[Stated problem] Reply with one number: how many lines contain the word "picture".

[Items]
——————————

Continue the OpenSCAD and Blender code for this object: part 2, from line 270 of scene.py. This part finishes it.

——————————

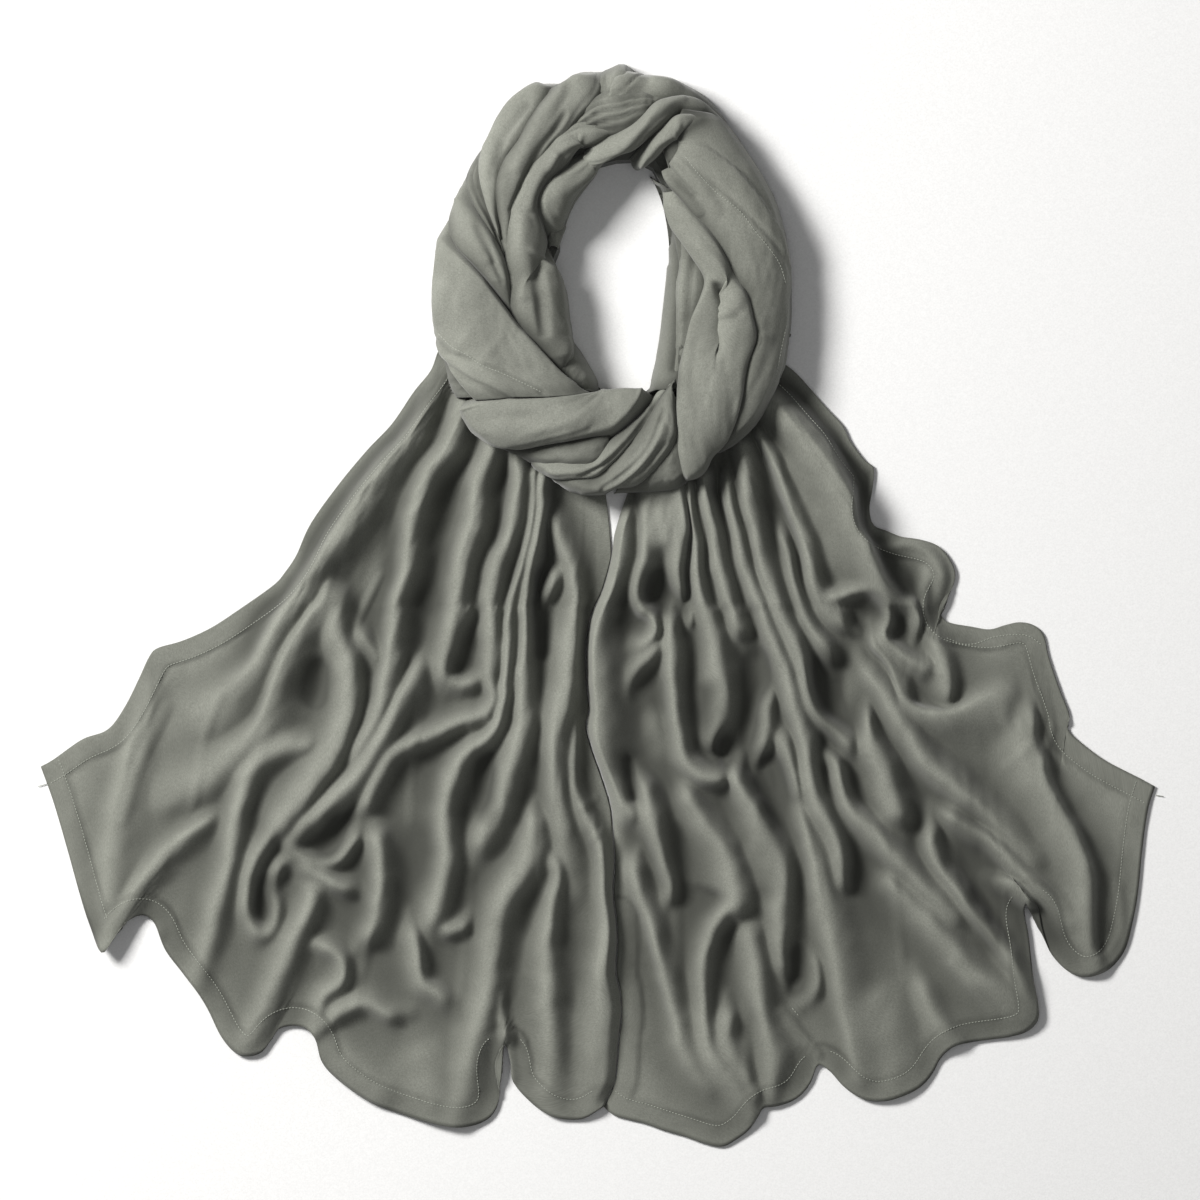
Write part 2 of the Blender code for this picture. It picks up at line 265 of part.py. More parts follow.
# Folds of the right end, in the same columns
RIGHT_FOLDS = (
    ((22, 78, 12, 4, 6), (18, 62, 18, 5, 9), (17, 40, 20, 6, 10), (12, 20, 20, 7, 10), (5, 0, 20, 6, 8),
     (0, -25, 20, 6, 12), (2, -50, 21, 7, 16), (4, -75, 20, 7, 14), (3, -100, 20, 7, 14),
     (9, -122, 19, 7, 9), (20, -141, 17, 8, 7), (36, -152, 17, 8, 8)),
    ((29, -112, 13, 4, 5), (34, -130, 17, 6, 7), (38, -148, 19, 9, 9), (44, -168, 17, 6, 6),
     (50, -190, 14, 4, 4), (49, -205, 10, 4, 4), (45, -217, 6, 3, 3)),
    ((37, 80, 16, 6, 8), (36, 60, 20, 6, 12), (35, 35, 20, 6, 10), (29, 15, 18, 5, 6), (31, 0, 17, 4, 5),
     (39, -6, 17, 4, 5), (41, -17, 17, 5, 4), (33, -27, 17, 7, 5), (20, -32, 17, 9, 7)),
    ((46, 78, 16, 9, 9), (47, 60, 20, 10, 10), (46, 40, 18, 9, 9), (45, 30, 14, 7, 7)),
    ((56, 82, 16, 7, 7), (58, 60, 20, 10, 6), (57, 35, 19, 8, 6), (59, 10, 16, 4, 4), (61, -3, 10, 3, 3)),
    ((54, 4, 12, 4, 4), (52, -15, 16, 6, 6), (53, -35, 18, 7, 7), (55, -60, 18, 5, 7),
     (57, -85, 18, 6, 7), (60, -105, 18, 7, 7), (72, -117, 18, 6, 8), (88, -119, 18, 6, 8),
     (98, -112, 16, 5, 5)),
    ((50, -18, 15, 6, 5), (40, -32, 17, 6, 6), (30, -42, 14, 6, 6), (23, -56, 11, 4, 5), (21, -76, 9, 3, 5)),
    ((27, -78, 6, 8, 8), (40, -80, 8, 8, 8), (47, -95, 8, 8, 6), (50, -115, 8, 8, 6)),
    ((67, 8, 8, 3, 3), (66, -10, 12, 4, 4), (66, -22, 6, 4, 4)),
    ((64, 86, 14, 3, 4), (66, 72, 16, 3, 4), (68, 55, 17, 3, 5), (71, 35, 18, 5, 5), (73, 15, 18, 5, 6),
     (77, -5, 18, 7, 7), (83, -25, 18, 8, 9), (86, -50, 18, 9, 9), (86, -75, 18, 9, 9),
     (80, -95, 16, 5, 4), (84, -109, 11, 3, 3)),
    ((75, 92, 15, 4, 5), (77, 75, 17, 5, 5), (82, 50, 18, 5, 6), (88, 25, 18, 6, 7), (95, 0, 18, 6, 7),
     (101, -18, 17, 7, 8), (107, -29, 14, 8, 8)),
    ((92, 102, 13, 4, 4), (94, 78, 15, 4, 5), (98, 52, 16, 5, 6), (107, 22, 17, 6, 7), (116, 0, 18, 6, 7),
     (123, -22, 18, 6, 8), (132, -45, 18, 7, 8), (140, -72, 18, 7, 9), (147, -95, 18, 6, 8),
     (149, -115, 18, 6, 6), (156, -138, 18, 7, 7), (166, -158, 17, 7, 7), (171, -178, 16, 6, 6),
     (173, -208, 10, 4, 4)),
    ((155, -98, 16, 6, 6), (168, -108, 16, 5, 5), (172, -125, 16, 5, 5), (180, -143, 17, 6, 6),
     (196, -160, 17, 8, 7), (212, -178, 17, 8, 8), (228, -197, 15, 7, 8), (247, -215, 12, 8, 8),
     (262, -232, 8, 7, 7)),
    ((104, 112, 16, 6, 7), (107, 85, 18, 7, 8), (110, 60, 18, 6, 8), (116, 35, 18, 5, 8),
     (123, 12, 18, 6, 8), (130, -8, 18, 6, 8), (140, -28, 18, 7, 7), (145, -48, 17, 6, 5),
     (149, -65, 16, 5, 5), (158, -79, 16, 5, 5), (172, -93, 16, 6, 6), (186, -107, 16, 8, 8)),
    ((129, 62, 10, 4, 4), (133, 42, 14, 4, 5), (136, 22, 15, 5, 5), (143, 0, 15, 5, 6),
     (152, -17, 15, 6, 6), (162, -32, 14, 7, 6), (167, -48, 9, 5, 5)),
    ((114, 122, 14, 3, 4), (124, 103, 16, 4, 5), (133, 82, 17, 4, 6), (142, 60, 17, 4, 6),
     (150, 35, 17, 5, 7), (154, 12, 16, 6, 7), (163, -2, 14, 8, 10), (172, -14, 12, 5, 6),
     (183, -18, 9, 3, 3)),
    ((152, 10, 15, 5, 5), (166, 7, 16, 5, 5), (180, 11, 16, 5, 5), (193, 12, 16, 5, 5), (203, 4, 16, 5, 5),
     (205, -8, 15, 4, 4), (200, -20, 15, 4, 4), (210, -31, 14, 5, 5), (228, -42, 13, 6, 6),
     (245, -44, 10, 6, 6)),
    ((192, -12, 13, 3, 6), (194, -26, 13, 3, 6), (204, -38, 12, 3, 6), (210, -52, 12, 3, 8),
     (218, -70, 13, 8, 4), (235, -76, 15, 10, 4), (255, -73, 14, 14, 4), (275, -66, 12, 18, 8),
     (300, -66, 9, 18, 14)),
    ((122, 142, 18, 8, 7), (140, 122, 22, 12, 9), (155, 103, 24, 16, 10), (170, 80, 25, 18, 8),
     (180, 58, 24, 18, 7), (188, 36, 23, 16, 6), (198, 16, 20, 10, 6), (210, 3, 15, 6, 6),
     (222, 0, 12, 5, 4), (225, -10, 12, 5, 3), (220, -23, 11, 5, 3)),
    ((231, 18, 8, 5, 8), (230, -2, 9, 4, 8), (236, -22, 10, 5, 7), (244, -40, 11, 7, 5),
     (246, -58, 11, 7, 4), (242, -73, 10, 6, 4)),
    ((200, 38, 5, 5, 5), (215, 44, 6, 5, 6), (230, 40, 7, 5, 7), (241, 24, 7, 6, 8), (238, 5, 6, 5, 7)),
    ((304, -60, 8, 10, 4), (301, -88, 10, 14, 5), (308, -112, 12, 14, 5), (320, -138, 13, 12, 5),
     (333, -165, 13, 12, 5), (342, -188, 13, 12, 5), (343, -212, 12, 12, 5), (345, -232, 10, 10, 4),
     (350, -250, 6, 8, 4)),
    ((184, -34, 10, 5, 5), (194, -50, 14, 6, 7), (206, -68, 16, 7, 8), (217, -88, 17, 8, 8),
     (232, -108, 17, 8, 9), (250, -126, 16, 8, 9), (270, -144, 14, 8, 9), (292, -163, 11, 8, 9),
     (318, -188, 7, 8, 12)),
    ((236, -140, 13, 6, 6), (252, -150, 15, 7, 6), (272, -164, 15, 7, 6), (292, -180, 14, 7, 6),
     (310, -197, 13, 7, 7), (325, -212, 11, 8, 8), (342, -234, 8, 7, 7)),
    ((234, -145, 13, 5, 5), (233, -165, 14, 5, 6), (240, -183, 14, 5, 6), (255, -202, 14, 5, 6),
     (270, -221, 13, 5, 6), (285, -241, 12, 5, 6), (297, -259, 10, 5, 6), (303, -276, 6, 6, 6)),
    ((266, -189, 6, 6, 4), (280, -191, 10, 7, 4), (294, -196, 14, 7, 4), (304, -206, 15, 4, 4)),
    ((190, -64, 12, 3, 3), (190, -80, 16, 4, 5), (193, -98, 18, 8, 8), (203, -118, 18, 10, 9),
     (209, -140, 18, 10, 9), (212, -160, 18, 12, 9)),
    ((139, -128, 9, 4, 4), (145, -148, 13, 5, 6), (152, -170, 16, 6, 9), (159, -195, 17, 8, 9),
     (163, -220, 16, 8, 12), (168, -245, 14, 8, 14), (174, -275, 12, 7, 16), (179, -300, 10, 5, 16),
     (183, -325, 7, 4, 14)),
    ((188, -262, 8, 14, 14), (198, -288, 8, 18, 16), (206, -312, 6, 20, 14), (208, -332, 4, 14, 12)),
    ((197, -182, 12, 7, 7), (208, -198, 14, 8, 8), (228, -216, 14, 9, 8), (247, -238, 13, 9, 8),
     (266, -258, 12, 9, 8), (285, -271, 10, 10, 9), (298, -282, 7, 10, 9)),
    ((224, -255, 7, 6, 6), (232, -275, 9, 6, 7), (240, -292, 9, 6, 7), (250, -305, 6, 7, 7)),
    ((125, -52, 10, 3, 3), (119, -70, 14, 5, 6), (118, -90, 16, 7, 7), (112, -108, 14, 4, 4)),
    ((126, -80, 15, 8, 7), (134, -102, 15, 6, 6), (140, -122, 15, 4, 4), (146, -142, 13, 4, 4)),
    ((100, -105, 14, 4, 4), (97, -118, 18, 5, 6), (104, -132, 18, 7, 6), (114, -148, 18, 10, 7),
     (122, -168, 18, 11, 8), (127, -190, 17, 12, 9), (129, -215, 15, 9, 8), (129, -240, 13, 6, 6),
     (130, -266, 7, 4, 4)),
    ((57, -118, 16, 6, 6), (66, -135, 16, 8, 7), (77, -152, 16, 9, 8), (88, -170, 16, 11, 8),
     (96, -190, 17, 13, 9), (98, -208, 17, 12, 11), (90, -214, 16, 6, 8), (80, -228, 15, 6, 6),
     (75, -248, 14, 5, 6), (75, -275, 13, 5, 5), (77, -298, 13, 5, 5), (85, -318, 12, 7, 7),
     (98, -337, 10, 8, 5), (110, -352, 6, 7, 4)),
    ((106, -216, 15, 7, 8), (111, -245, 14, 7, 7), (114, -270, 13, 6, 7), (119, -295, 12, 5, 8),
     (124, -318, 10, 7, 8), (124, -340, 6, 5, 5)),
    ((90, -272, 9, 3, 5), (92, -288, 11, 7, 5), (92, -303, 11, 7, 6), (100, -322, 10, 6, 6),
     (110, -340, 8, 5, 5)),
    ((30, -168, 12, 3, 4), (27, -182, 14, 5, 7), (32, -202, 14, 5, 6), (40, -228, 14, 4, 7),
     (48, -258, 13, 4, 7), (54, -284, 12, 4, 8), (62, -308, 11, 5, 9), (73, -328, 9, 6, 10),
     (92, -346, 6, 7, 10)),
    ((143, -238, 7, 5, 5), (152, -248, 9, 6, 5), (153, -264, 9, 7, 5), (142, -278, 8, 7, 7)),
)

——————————

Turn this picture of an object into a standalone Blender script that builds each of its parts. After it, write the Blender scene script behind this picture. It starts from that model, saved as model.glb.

——————————

[Output below] 2